STATED GOAL:
Scan the data below for the string "scene". Show every line where it turns up.

[Start DATA IN THIS EXERCISE]

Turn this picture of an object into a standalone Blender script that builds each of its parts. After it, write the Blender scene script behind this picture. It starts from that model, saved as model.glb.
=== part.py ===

[End DATA IN THIS EXERCISE]
[Start DATA IN THIS EXERCISE]

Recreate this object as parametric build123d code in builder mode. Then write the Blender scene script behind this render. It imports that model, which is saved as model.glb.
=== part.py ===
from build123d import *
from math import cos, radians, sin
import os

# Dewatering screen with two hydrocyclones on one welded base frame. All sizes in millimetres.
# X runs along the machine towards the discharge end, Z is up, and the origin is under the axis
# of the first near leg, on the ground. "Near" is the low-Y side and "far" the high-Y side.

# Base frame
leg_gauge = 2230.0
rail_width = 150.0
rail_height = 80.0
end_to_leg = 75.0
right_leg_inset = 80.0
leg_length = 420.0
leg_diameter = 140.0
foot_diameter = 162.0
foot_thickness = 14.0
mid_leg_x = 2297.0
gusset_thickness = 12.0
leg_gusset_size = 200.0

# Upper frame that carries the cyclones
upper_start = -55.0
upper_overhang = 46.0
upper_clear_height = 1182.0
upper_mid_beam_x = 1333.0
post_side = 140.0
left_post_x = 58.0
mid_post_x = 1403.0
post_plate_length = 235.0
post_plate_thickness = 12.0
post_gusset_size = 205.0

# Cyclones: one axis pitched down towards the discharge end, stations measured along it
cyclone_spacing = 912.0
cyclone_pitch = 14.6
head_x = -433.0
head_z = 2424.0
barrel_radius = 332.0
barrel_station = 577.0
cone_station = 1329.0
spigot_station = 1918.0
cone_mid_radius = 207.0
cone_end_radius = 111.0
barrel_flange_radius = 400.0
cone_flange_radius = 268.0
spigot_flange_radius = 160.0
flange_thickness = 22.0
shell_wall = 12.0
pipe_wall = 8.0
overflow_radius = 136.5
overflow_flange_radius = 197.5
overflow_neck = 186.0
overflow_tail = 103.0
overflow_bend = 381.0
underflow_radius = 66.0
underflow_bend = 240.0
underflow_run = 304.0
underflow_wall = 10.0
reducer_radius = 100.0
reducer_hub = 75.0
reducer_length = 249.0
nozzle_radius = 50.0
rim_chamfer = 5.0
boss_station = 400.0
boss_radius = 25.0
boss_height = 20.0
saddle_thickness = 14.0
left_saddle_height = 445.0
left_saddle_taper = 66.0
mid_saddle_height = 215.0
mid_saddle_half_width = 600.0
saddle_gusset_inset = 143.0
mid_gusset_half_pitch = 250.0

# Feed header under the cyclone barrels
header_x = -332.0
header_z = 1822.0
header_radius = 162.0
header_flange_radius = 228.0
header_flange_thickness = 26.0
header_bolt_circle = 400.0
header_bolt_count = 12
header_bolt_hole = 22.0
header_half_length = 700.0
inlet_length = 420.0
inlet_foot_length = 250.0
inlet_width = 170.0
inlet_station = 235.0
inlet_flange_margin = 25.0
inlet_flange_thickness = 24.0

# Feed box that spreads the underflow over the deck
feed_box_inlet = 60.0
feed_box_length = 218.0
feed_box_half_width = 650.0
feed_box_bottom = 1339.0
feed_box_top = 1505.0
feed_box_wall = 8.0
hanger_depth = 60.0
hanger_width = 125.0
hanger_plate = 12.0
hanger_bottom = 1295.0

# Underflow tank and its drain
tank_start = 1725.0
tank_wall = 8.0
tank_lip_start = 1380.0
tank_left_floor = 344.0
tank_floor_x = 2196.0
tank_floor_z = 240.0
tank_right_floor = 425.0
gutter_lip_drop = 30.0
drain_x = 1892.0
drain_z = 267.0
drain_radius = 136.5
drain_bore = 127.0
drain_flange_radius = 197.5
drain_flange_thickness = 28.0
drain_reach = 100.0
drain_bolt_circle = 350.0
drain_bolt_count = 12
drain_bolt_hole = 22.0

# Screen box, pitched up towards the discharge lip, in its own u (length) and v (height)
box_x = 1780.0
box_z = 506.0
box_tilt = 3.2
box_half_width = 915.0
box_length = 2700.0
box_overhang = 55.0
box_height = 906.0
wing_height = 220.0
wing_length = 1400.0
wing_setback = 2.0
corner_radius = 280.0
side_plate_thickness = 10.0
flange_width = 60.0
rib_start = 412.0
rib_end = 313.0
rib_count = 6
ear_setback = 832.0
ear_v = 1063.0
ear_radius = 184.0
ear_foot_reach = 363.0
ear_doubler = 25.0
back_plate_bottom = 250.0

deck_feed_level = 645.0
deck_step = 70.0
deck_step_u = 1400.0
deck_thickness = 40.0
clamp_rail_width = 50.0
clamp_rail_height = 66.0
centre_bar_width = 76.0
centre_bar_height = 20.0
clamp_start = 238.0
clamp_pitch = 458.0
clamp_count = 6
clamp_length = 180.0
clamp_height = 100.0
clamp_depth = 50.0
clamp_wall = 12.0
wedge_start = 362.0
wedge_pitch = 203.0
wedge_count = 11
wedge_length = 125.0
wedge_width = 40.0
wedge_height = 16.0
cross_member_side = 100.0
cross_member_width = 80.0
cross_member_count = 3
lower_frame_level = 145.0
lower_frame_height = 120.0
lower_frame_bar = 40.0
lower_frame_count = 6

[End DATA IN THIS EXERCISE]

THE RESPONSE:
Turn this picture of an object into a standalone Blender script that builds each of its parts. After it, write the Blender scene script behind this picture. It starts from that model, saved as model.glb.
Recreate this object as parametric build123d code in builder mode. Then write the Blender scene script behind this render. It imports that model, which is saved as model.glb.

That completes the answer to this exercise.